La renonciation à l’immobilisation des loyers et fermages
ATF 145 III 495 | TF, 09.10.2019, 5A_614/2019*
Sous réserve de la volonté contraire du créancier gagiste, l’indication que « la gérance légale n’est pas requise » dans la réquisition de poursuite en réalisation du gage immobilier n’emporte pas renonciation définitive à l’immobilisation des loyers et fermages.
Faits
Une banque initie une poursuite en réalisation d’un gage immobilier contre son débiteur. Dans la réquisition de poursuite, elle indique que la « gérance légale n’est pas requise ».
Le poursuivi agit en libération de dette. La banque requiert alors l’extension du droit de gage aux loyers et fermage de l’immeuble grevé. L’office des poursuites compétent fait droit à sa demande et informe le poursuivi qu’il encaissera les loyers et fermages jusqu’à l’issue de l’action en libération de dette.
Le débiteur forme plainte contre cet avis. L’instance cantonale compétente rejette sa plainte. Cette décision est confirmée en seconde instance.
Le poursuivi forme recours devant le Tribunal fédéral.
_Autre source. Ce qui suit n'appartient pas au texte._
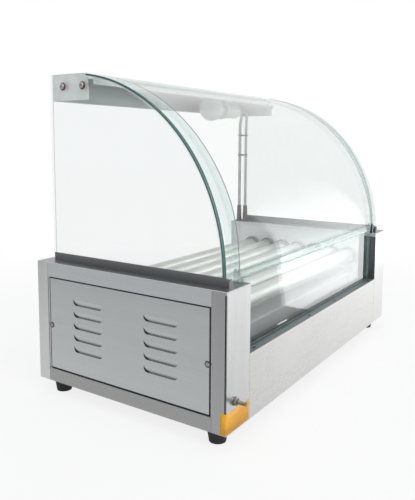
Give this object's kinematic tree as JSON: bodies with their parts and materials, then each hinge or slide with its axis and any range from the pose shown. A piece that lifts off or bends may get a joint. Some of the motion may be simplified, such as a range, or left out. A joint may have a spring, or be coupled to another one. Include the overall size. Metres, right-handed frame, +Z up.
{
  "type": "roller grill",
  "caption": "Stainless steel countertop roller grill with chain-driven heated rollers, a drip tray and a curved glass hood with a lamp.",
  "frame": {"origin": "on the surface that the feet stand on, midway along the length and across the depth", "axes": "+X runs along the rollers, away from the end with the chain drive; -Y faces the curved glass, +Y faces the operator and the controls; +Z is up"},
  "size_m": [0.58, 0.346, 0.448],
  "materials": {
    "stainless": "brushed",
    "pan_steel": "dull",
    "tray_steel": "satin",
    "roller_steel": "polished",
    "ring_plastic": "matte",
    "drive_steel": "oiled",
    "motor_case": "satin",
    "element_sheath": "dull",
    "hood_glass": "clear",
    "dark_channel": "satin",
    "clip_steel": "satin",
    "frosted_bulb": "frosted",
    "pale_ceramic": "glazed",
    "grey_cable": "matte",
    "black_rubber": "matte",
    "thermostat_metal": "dull",
    "black_plastic": "satin",
    "rocker_plastic": "gloss",
    "lamp_lens": "translucent",
    "stud_brass": "bright"
  },
  "bodies": {
    "machine": {"base_pan": "pan_steel", "bearing_rings": "ring_plastic", "bonding_stud": "stud_brass", "bottom_rails": "stainless", "cable_grommet": "black_rubber", "control_panel": "stainless", "cord_gland": "black_plastic", "curved_glass": "hood_glass", "drive_chain": "drive_steel", "element_brackets": "pan_steel", "feet": "black_rubber", "front_left_post": "stainless", "front_panel": "stainless", "front_right_post": "stainless", "gearmotor": "motor_case", "glass_channels": "dark_channel", "glass_clips": "clip_steel", "heating_elements": "element_sheath", "indicator_lamps": "lamp_lens", "lamp_bulb": "frosted_bulb", "lamp_cable": "grey_cable", "lamp_holder": "pale_ceramic", "left_inner_wall": "stainless", "left_service_panel": "stainless", "left_side_glass": "hood_glass", "left_top_cover": "stainless", "lower_front_glass": "hood_glass", "rear_left_post": "stainless", "rear_right_post": "stainless", "right_inner_wall": "stainless", "right_service_panel": "stainless", "right_side_glass": "hood_glass", "right_top_cover": "stainless", "roof_bar": "stainless", "switch_bodies": "black_plastic", "terminal_block": "pale_ceramic", "thermostats": "thermostat_metal", "tray_guides": "stainless"},
    "roller_1_body": {"roller_1": "roller_steel", "sprocket_1": "drive_steel"},
    "roller_2_body": {"roller_2": "roller_steel", "sprocket_2": "drive_steel"},
    "roller_3_body": {"roller_3": "roller_steel", "sprocket_3": "drive_steel"},
    "roller_4_body": {"roller_4": "roller_steel", "sprocket_4": "drive_steel"},
    "roller_5_body": {"roller_5": "roller_steel", "sprocket_5": "drive_steel"},
    "roller_6_body": {"roller_6": "roller_steel", "sprocket_6": "drive_steel"},
    "roller_7_body": {"roller_7": "roller_steel", "sprocket_7": "drive_steel"},
    "motor_drive": {"motor_shaft": "drive_steel", "motor_sprocket": "drive_steel"},
    "tray": {"drip_tray": "tray_steel"},
    "front_zone_control": {"front_zone_knob": "black_plastic"},
    "rear_zone_control": {"rear_zone_knob": "black_plastic"},
    "roller_rocker": {"roller_switch": "rocker_plastic"},
    "lamp_rocker": {"lamp_switch": "rocker_plastic"}
  },
  "joints": [
    {"name": "roller_1_spin", "type": "hinge", "parent": "machine", "child": "roller_1_body", "pos_m": [0, 0.10477, 0.144], "axis": [1, 0, 0], "continuous": true, "deforming": ["drive_chain"]},
    {"name": "roller_2_spin", "type": "hinge", "parent": "machine", "child": "roller_2_body", "pos_m": [0, 0.06985, 0.144], "axis": [1, 0, 0], "continuous": true},
    {"name": "roller_3_spin", "type": "hinge", "parent": "machine", "child": "roller_3_body", "pos_m": [0, 0.03492, 0.144], "axis": [1, 0, 0], "continuous": true},
    {"name": "roller_4_spin", "type": "hinge", "parent": "machine", "child": "roller_4_body", "pos_m": [0, 0, 0.144], "axis": [1, 0, 0], "continuous": true},
    {"name": "roller_5_spin", "type": "hinge", "parent": "machine", "child": "roller_5_body", "pos_m": [0, -0.03492, 0.144], "axis": [1, 0, 0], "continuous": true},
    {"name": "roller_6_spin", "type": "hinge", "parent": "machine", "child": "roller_6_body", "pos_m": [0, -0.06985, 0.144], "axis": [1, 0, 0], "continuous": true},
    {"name": "roller_7_spin", "type": "hinge", "parent": "machine", "child": "roller_7_body", "pos_m": [0, -0.10477, 0.144], "axis": [1, 0, 0], "continuous": true},
    {"name": "motor_spin", "type": "hinge", "parent": "machine", "child": "motor_drive", "pos_m": [-0.256, 0, 0.06151], "axis": [1, 0, 0], "continuous": true},
    {"name": "tray_slide", "type": "slide", "parent": "machine", "child": "tray", "axis": [0, 1, 0], "range_m": [0, 0.18]},
    {"name": "front_zone_turn", "type": "hinge", "parent": "machine", "child": "front_zone_control", "pos_m": [-0.11, 0.157, 0.053], "axis": [0, -1, 0], "range_deg": [0, 270]},
    {"name": "rear_zone_turn", "type": "hinge", "parent": "machine", "child": "rear_zone_control", "pos_m": [0.11, 0.157, 0.053], "axis": [0, -1, 0], "range_deg": [0, 270]},
    {"name": "roller_rock", "type": "hinge", "parent": "machine", "child": "roller_rocker", "pos_m": [-0.022, 0.155, 0.053], "axis": [-1, 0, 0], "range_deg": [0, 16]},
    {"name": "lamp_rock", "type": "hinge", "parent": "machine", "child": "lamp_rocker", "pos_m": [0.022, 0.155, 0.053], "axis": [-1, 0, 0], "range_deg": [0, 16]}
  ],
  "couplings": [
    {"joint": "roller_2_spin", "follows": "roller_1_spin", "ratio": 1},
    {"joint": "roller_3_spin", "follows": "roller_1_spin", "ratio": 1},
    {"joint": "roller_4_spin", "follows": "roller_1_spin", "ratio": 1},
    {"joint": "roller_5_spin", "follows": "roller_1_spin", "ratio": 1},
    {"joint": "roller_6_spin", "follows": "roller_1_spin", "ratio": 1},
    {"joint": "roller_7_spin", "follows": "roller_1_spin", "ratio": 1},
    {"joint": "motor_spin", "follows": "roller_1_spin", "ratio": 1}
  ]
}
Il s’agit de déterminer si, en indiquant dans sa réquisition de poursuite que la gérance légale n’était pas requise, la créancière a définitivement renoncé à l’extension de son droit de gage aux loyers et fermages.
Droit
L’art. 806 al. 1 CC prévoit que le gage grevant un immeuble comprend les loyers ou fermages qui courent depuis le début de la poursuite en réalisation de gage jusqu’à la réalisation de celui-ci. Sur le plan procédural, il appartient au créancier de requérir l’extension du droit de gage aux loyers et fermages (art. 152 al. 2 LP et art. 91 al. 1 ORFI).
Le créancier gagiste peut valablement renoncer à ce que son droit de gage s’étende aux loyers et fermages. Cela étant, à teneur de jurisprudence (ATF 121 III 187), il n’est pas tenu de requérir l’immobilisation des loyers et fermages lors de l’introduction de la poursuite, mais peut le faire ultérieurement (par exemple en requérant la vente de l’immeuble, art. 101 al. 1 ORFI). Partant, une renonciation dans la réquisition de poursuite n’empêche pas le créancier de solliciter ultérieurement l’extension de son droit de gage aux loyers et fermage, sauf si une renonciation définitive correspond à la volonté réelle du créancier.
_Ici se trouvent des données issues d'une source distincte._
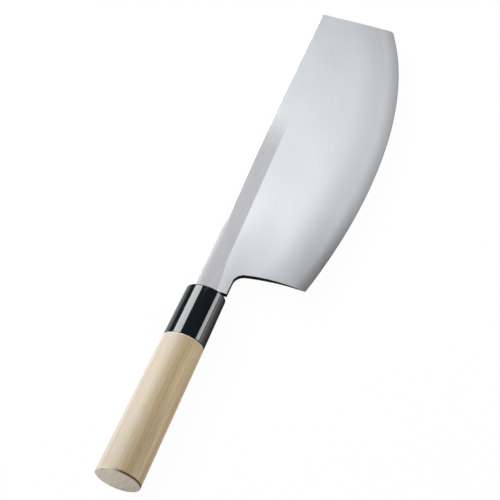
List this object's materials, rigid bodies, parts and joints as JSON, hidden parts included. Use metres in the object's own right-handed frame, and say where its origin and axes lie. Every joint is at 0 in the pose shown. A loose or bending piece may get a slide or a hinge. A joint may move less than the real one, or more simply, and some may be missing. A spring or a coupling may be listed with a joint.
{
  "type": "sushi knife",
  "caption": "Sushi knife with a round cutting edge, a blunt straight end, a blade ground on both faces, a black ferrule and an oval wooden handle.",
  "frame": {"origin": "centre of the handle's flat butt face", "axes": "+Y along the handle to the blade's blunt end, +X from the spine to the cutting edge, +Z out of the blade's right face"},
  "size_m": [0.0871, 0.4073, 0.0242],
  "materials": {
    "core_steel": "ground bright, hardened",
    "soft_iron": "satin, fine lengthwise and crosswise hairlines",
    "black_horn": "polished",
    "magnolia_wood": "bare, sanded smooth",
    "dark_resin": "poured, semi-gloss"
  },
  "bodies": {
    "root": {"blade_core": "core_steel", "right_cladding": "soft_iron", "left_cladding": "soft_iron", "ferrule": "black_horn", "handle": "magnolia_wood", "slot_plug": "dark_resin"}
  },
  "joints": []
}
En l’espèce, l’instance précédente n’a pas constaté qu’en indiquant dans sa réquisition de poursuite ne pas solliciter la gérance légale, la banque aurait voulu renoncer irrévocablement à l’immobilisation des loyers et fermages. Une telle volonté n’est pas manifeste. La banque a requis l’extension du gage aux loyers et fermages lorsqu’elle a appris l’ouverture d’une action en libération de dette par son débiteur, ce qui n’apparaît pas non plus contradictoire au sens d’un abus de droit.
C’est donc à bon droit que l’instance précédente a rejeté la plainte du poursuivi contre l’immobilisation des loyers. Le Tribunal fédéral rejette le recours.